イケダヤさんは早くから取り組まれているので、同業他社よりも抜き出ていて、これは強みだと思います。ただ今後もずっとLINEかというと誰にも分からないのがこの世界です。私はインスタグラムができた時から息子に教えて貰ってやっていますが、自分が実際に使ったり、ターゲットとなる消費者が実際にどうやって情報収集しているか直接話を聞いたり、現場で起こっていることをリアルに把握することが大事だと思います。

正解がなく、どの会社も試行錯誤を続けているのが現実です。プリンターには販売促進に関する多くの成功事例が集まってくるので是非参考にしてください。
池田:
そうですね。Webでの販促強化は今後の肝になっていくと思います。プリンターさんからのアドバイスは本当に参考になるので、今後も頼りにしています。
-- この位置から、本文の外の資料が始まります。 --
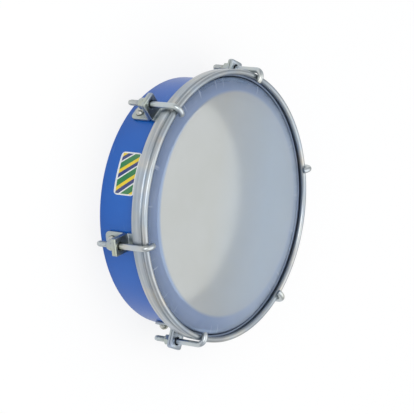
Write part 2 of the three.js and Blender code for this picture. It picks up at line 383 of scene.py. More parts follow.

最後に、松岡社長の好きな言葉、モットーを教えていただけますか?
松岡:
「やってやれないことはない。やらずにできるわけがない。」これが私のモットーです。熱い思いと高い志を持って果敢にチャレンジをしていくこと。そして、私と知り合っていただいた方、縁があって一緒に働いてくれている社員やお客様、皆が良くなることで、「松岡と一緒に仕事してよかったな」と思う人が何人いるか。それが、僕が棺桶に入る時の足跡かなと思っています。家族も社員もお客様も仕入れ先も、皆が幸せになってくれることをいつも願っています。それが自分の幸せにも繋がりますから。
池田:
これからも良きパートナーとして、よろしくお願いします。
本日はいい話を聞かせていただき本当にありがとうございました。
松岡:
こちらこそありがとうございました。今後ともよろしくお願いいたします。